La rancontre au Meeting (Photo Meeting Rimini)

Le défi de la paix se gagne aujourd'hui

Il ne suffit pas d'attendre la fin de la guerre. Pour construire de meilleures relations et éviter l'escalade de la violence, nous devons faire les bons choix ensemble. Quelques témoins Ukrainiens nous l’ont raconté au Meeting
Giuseppe Frangi

La paix n'est pas quelque chose que l'on fait après la guerre, mais c'est un jeu qui doit être joué même et surtout pendant la guerre. En ouvrant la rencontre que le Meeting a consacrée au drame du peuple ukrainien Visvaldas Kulbokas, nonce apostolique à Kiev depuis près de trois ans, s’est demandé : « Mais qui peut vraiment comprendre ce que doit être cette vraie paix ? ». « Seul Dieu et ces hommes et femmes qui écoutent et comprennent la profondeur de l'être humain, créé à l'image de Dieu, peuvent le comprendre. Tout ce que l'homme fait pour la paix est déjà une prière en soi ». La rencontre, organisée par Riccardo Bonacina, fondateur de Vita non profit, avait un titre courageusement provoquant, tiré d'une phrase de Don Primo Mazzolari : « Si tu veux la paix, prépare la paix ». Un titre qui ne relègue pas la paix au rayon des rêves impossibles, même si l'on est confronté à des contextes si fermés à toute lueur de solution. Mais comme l'a rappelé Monseigneur Kulbokas, les personnes ou groupes de personnes « qui prennent à cœur les défis, réfléchissent ensemble et cherchent les moyens d'y faire face » sont les acteurs qui peuvent s'atteler à cette tâche, contrairement aux institutions qui semblent impuissantes face à l'énormité de la situation.

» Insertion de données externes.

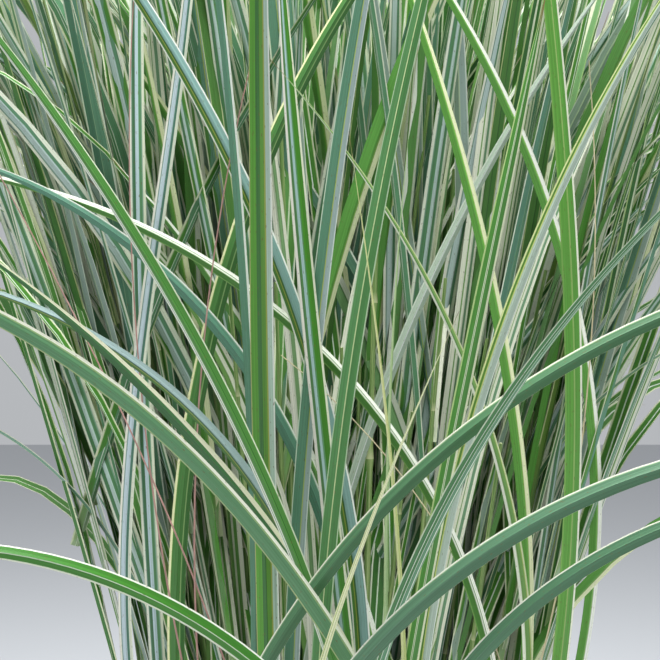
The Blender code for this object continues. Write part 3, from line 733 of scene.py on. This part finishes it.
def buildTufts():
    canes = growCanes()
    leaves = growTuftLeaves(canes)
    names = list(leafKinds)
    columns = len(names) + 1
    skins = [leafMaterial("tuft_" + name, leafKinds[name]["outer"], leafKinds[name]["inner"], i, columns)
             for i, name in enumerate(names)]
    skins.append(caneMaterial("young_cane"))
    share = leaves["share"]
    degrees = (np.degrees(canes["turn"]) - firstTuftDegrees + 180 / sectors) % 360
    sectorOf = np.floor(degrees / (360 / sectors)).astype(int)
    shown = np.arange(tuftPlan["shoots"]) < tuftPlan["canes"]
    shown &= clearOfFront(canes["centre"])
    for number in range(sectors):
        mine = leaves["keep"] & (sectorOf[leaves["shoot"]] == number)
        half = np.maximum(leaves["width"][mine, None] / 2 * (0.6 + 0.4 * np.clip(share / 0.2, 0, 1))
                          * (1 - share ** 4.5), 0.00015)
        folds = np.broadcast_to((0.16 + 0.2 * np.exp(-share * 7))[None, :], half.shape)
        rings = bladeRings(leaves["centre"][mine], leaves["heading"][mine], leaves["face"][mine], half,
                           folds, tuftPlan["thick"], tuftOuter, tuftInner)
        kind = leaves["kind"][mine]
        blades = meshFromRings(f"tuft_blades_{number + 1}", rings, uvAround(tuftOuter, tuftInner), share,
                               kind, skins, 14, kind.astype(float), columns)
        own = (sectorOf == number) & shown
        radius = np.broadcast_to(np.linspace(*tuftPlan["caneRadius"], len(canes["share"]))[None, :],
                                 canes["centre"][own].shape[:2])
        stalks = meshFromRings(f"tuft_canes_{number + 1}",
                               tubeRings(canes["centre"][own], canes["heading"][own], radius, 6), tubeUv(6),
                               canes["share"], np.full(own.sum(), len(names)), skins, 50)
        tuft = joinMeshes(f"tuft_shoots_{number + 1}", [blades, stalks])
        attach(tuft, "root")
        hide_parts(f"leaf_tuft_{number + 1}")
    print("tufts built, leaves kept", int(leaves["keep"].sum()), "of", len(leaves["keep"]))


buildTufts()


stemPlan = dict(foot=0.066, head=0.098, bow=1.6, low=0.0032, high=0.0016, steps=61, around=12, swell=0.35)


def buildStems():
    # the middle line runs out as share^bow; the radius tapers and swells at each joint as
    # 1 + swell exp(-((share - joint) / 0.008)^2)
    skin = caneMaterial("stem_skin")
    share = np.linspace(0, 1, stemPlan["steps"])
    joints = np.arange(1, caneFinish["joints"]) / caneFinish["joints"]
    swell = 1 + stemPlan["swell"] * np.exp(-((share[:, None] - joints) / 0.008) ** 2).sum(axis=1)
    radius = (stemPlan["low"] + (stemPlan["high"] - stemPlan["low"]) * share) * swell
    for number in range(1, sectors + 1):
        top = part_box(f"stem_{number}")[1][2]
        turn = math.radians(firstTuftDegrees + 360 / sectors * (number - 0.5))
        out = stemPlan["foot"] + (stemPlan["head"] - stemPlan["foot"]) * share ** stemPlan["bow"]
        height = soilTop + soilGap + (top - soilTop - soilGap) * share
        centre = np.stack([out * math.cos(turn), out * math.sin(turn), height], -1)
        heading = np.broadcast_to(np.array((0.0, 0.0, 1.0)), centre.shape)
        stem = meshFromRings(f"stem_cane_{number}",
                             tubeRings(centre, heading, radius, stemPlan["around"])[None],
                             tubeUv(stemPlan["around"]), share, np.zeros(1, int), [skin], 50)
        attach(stem, "root")
        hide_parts(f"stem_{number}")


buildStems()
print("stems built")


# a few thin dead stalks caught between the leaves, grown by the same rule as a leaf
strandPlan = dict(radius=0.0009, thinning=0.6, steps=24, around=5, roughness=0.75, straw="#d9cba6",
                  pink="#b98f86")
strands = {
    "straw": [dict(foot=(0.150, 0.020), lean=(6, -22, -52), forward=(24, 16, 8), length=0.52),
              dict(foot=(0.085, 0.095), lean=(22, 8, -6), forward=(10, 9, 6), length=0.66)],
    "pink": [dict(foot=(-0.075, 0.098), lean=(-8, 4, 22), forward=(12, 8, 5), length=0.80),
             dict(foot=(-0.055, 0.100), lean=(-16, -6, 6), forward=(10, 9, 6), length=0.74),
             dict(foot=(-0.020, 0.104), lean=(-10, -22, -30), forward=(9, 8, 8), length=0.72)],
}


def strandMaterial(name, color):
    # dead grass stalk: dull straw with darker weathered lengths
    material, tree, shader = newMaterial(name)
    shade = addNode(tree, "ShaderNodeMapRange", Value=objectNoise(tree, 60.0, 2.0), FromMin=0.3,
                    FromMax=0.7, ToMin=0.75, ToMax=1.1)
    tone = addNode(tree, "ShaderNodeRGB")
    tone.outputs[0].default_value = linear(color)
    shaded = addNode(tree, "ShaderNodeVectorMath", dict(operation="SCALE"), in0=tone.outputs[0],
                     Scale=shade.outputs[0])
    finishShader(tree, shader, shaded.outputs[0], strandPlan["roughness"])
    return material


def buildStrands():
    parts = []
    for kind, lines in strands.items():
        grown = [growLeaf(frontTurn, steps=strandPlan["steps"], **line) for line in lines]
        centre = np.stack([line[0] for line in grown])
        heading = np.stack([line[1] for line in grown])
        share = np.linspace(0, 1, strandPlan["steps"])
        radius = strandPlan["radius"] * (1 - strandPlan["thinning"] * share)
        radius = np.broadcast_to(radius, centre.shape[:2])
        rings = tubeRings(centre, heading, radius, strandPlan["around"])
        parts.append(meshFromRings(f"strands_{kind}", rings, tubeUv(strandPlan["around"]), share,
                                   np.zeros(len(lines), int),
                                   [strandMaterial(f"{kind}_stalk", strandPlan[kind])], 60))
    piece = joinMeshes("dried_strands", parts)
    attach(piece, "root")


buildStrands()


soilPlan = dict(rings=34, around=120, floorRadius=0.1185, crumbDepth=0.0012, relief=0.0035,
                sink=0.003, waves=26, chips=380, grit=120, chipLength=(0.003, 0.010), gritShare=0.45,
                soil="#2c2119", damp="#4a3829", bark="#6b4a30", barkPale="#8f6c49",
                gritDark="#8d8a82", gritPale="#cfccc2")


def crumbMaterial(name, dark, pale, scale, roughness):
    # loose crumbs: two tones mixed by noise, rough enough to show no shine
    material, tree, shader = newMaterial(name)
    crumbs = objectNoise(tree, scale, 6.0, 0.7)
    tones = addNode(tree, "ShaderNodeValToRGB", Fac=crumbs)
    setRamp(tones, [(0.35, linear(dark)), (0.7, linear(pale))])
    finishShader(tree, shader, tones.outputs[0], roughness, 1.5, crumbs, 0.8, soilPlan["crumbDepth"])
    return material


def buildSoil():
    low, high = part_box("soil")
    topRadius = high[0]
    angle = np.arange(soilPlan["around"]) * 2 * math.pi / soilPlan["around"]
    inwards = np.linspace(1, 0.012, soilPlan["rings"])
    radius = np.concatenate([[soilPlan["floorRadius"]], topRadius * inwards])
    x = radius[:, None] * np.cos(angle)
    y = radius[:, None] * np.sin(angle)
    # relief: a sum of plane waves of many sizes, faded out at the pot's wall
    size = between(90, 900, soilPlan["waves"])
    turn = between(0, 2 * math.pi, soilPlan["waves"])
    phase = between(0, 2 * math.pi, soilPlan["waves"])

    def relief(px, py):
        waves = np.sin(px[..., None] * size * np.cos(turn) + py[..., None] * size * np.sin(turn) + phase)
        return soilPlan["relief"] * (waves * (130 / size)).sum(axis=-1) / 2

    z = high[2] - soilPlan["sink"] + relief(x, y) * np.clip((1 - radius[:, None] / topRadius) * 12, 0, 1)
    z[0] = low[2]
    mound = meshFromRings("soil_mound", np.stack([x, y, z], -1)[None], tubeUv(soilPlan["around"]),
                          np.linspace(0, 1, len(radius)), np.zeros(1, int),
                          [crumbMaterial("potting_soil", soilPlan["soil"], soilPlan["damp"], 240, 0.97)], 60)
    pieces = [mound]
    # chips and grit: short closed lumps of three six-sided rings, laid flat at any turn
    for name, count, flat, tones in (("bark", soilPlan["chips"], 0.34, ("bark", "barkPale")),
                                     ("grit", soilPlan["grit"], 0.75, ("gritDark", "gritPale"))):
        away = topRadius * 0.93 * np.sqrt(random.random(count))
        turnAt = between(0, 2 * math.pi, count)
        px, py = away * np.cos(turnAt), away * np.sin(turnAt)
        pz = high[2] - soilPlan["sink"] + relief(px, py) + 0.0004
        long = between(*soilPlan["chipLength"], count) * (1.0 if name == "bark" else soilPlan["gritShare"])
        lie = between(0, 2 * math.pi, count)
        along = np.stack([np.cos(lie), np.sin(lie), random.normal(0, 0.12, count)], -1)
        along /= np.linalg.norm(along, axis=-1, keepdims=True)
        sideways = np.cross(along, np.array((0.0, 0.0, 1.0)))
        upright = np.cross(sideways, along)
        six = np.arange(6) * math.pi / 3
        bulge = np.array([0.55, 1.0, 0.6])[None, :, None] * between(0.75, 1.2, (count, 3, 6))
        stations = np.array([-0.5, 0.0, 0.5])[None, :] * long[:, None]
        across = long[:, None, None] * 0.28 * bulge
        rings = (np.stack([px, py, pz], -1)[:, None, None, :]
                 + along[:, None, None, :] * stations[..., None, None]
                 + sideways[:, None, None, :] * (across * np.cos(six))[..., None]
                 + upright[:, None, None, :] * (across * np.sin(six) * flat)[..., None])
        crumbs = crumbMaterial(name, soilPlan[tones[0]], soilPlan[tones[1]], 420, 0.9)
        pieces.append(meshFromRings(f"{name}_pieces", rings, tubeUv(6), np.array([0, 0.5, 1.0]),
                                    np.zeros(count, int), [crumbs], 35))
    soil = joinMeshes("soil_with_bark", pieces)
    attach(soil, "root")
    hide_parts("soil")


buildSoil()
print("soil built")


# unglazed red clay: turned on a wheel, so fine rings run round it; lime and salts dry white on it
clayFinish = dict(clay="#b5633f", dark="#94482c", bloom="#d8c3b0", bloomCover=0.55, roughness=0.86,
                  ringsEvery=0.0045, grainScale=520.0, reliefDepth=0.0004)


def clayMaterial():
    material, tree, shader = newMaterial("terracotta")
    tones = addNode(tree, "ShaderNodeValToRGB", Fac=objectNoise(tree, 14.0, 5.0))
    setRamp(tones, [(0.35, linear(clayFinish["dark"])), (0.62, linear(clayFinish["clay"]))])
    salts = addNode(tree, "ShaderNodeMapRange", Value=objectNoise(tree, 22.0, 8.0, 0.72), FromMin=0.50,
                    FromMax=0.80, ToMin=0.0, ToMax=clayFinish["bloomCover"])
    bloomed = mixColors(tree, salts.outputs[0], tones.outputs[0], clayFinish["bloom"])
    spot = addNode(tree, "ShaderNodeTexCoord").outputs["Object"]
    rings = addNode(tree, "ShaderNodeTexWave", dict(wave_type="BANDS", bands_direction="Z"), Vector=spot,
                    Scale=0.314 / clayFinish["ringsEvery"], Distortion=1.2, Detail=2.0)
    grain = objectNoise(tree, clayFinish["grainScale"], 3.0)
    relief = addNode(tree, "ShaderNodeMath", dict(operation="MULTIPLY_ADD"), in0=rings.outputs["Fac"],
                     in1=0.5, in2=grain)
    finishShader(tree, shader, bloomed, clayFinish["roughness"], 1.5, relief.outputs[0], 0.5,
                 clayFinish["reliefDepth"])
    return material


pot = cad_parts["pot"]
pot.data.materials.clear()
pot.data.materials.append(clayMaterial())
print("pot finished")


def buildStage():
    bpy.ops.mesh.primitive_plane_add(size=14, location=(0, 0, -0.0005))
    floor = bpy.context.object
    floor.name = "floor"
    material, tree, shader = newMaterial("pale_floor")
    shader.inputs["Base Color"].default_value = linear("#c6c8cb")
    shader.inputs["Roughness"].default_value = 0.9
    floor.data.materials.append(material)
    world = bpy.data.worlds.new("soft_sky")
    world.use_nodes = True
    sky = world.node_tree.nodes["Background"]
    sky.inputs["Color"].default_value = (0.93, 0.96, 1.0, 1)
    sky.inputs["Strength"].default_value = 0.50
    bpy.context.scene.world = world


def addSoftLight(name, place, aim, size, power, color):
    data = bpy.data.lights.new(name, "AREA")
    data.shape = "DISK"
    data.size = size
    data.energy = power
    data.color = color
    light = bpy.data.objects.new(name, data)
    light.location = place
    # a lamp shines down its own Z: tipped by acos of the fall, then turned about the upright
    direction = np.array(aim) - np.array(place)
    length = np.linalg.norm(direction)
    light.rotation_euler = (math.acos(-direction[2] / length), 0, math.atan2(-direction[0], direction[1]))
    light.visible_camera = False
    bpy.context.scene.collection.objects.link(light)


lights = {
    "overhead": dict(place=(0.1, -0.35, 2.7), aim=(0, -0.1, 0.8), size=1.8, power=132,
                     color=(0.97, 0.99, 1.0)),
    "front_left": dict(place=(-1.5, -2.1, 2.9), aim=(0, 0, 0.9), size=2.0, power=12,
                       color=(1.0, 0.98, 0.93)),
}
buildStage()
for name, light in lights.items():
    addSoftLight(name, **light)

camera = bpy.data.objects.new("camera", bpy.data.cameras.new("camera"))
camera.data.lens = 70
camera.location = lensPlace
camera.rotation_euler = (math.radians(90), 0, 0)     # level, looking along +Y
bpy.context.scene.collection.objects.link(camera)
bpy.context.scene.camera = camera
bpy.context.scene.view_settings.view_transform = "Standard"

Ce sont des personnes de ce type qu’évoque Oleksandra Matvijčuk, prix Nobel de la paix en 2022 avec l'activiste biélorusse Aleś Bialacki de l'ONG russe Memorial, « courageuses dans la lutte pour la liberté et pour faire les bons choix ensemble, qui nous amènent à nous aider les uns les autres. Car ce n'est que lorsque nous nous aidons les uns les autres, lorsque les Ukrainiens risquent leur vie pour quelqu'un qu'ils n'ont jamais rencontré auparavant, que nous pouvons prendre conscience de ce que signifie être humain. Les Ukrainiens veulent la paix plus que quiconque, mais il ne peut y avoir de paix lorsqu'un pays ne cesse de se battre ».

Les personnes que représente Angelo Moretti, porte-parole du Mouvement européen d'action non violente, travaillent également à la construction d'une paix juste. Au cours des dernières années, les membres de cette formation se sont rendus onze fois en Ukraine simplement pour apporter leur présence non armée aux côtés des communautés en souffrance. Quel est le sens de cette action qui, de l'aveu même de Moretti, est vouée à l'échec ? Le sens est de crier aux Européens : « unissons-nous dans une action de masse non violente contre l'envahisseur ». Nous devons nous mettre en route si nous voulons éviter l'escalade nucléaire et, en même temps, réclamer haut et fort une paix juste pour le peuple ukrainien. Nous nous sommes réunis parce que nous partageons le sentiment que le temps est venu d'une mobilisation civique de masse, non seulement métaphorique, des esprits et des cœurs, mais surtout des jambes. Kiev est à deux jours de route de Rome : qui empêche les Européens de se rendre sur les lieux martyrisés, pour dire avec nos corps : « nous sommes là, attaquez-nous tous » ?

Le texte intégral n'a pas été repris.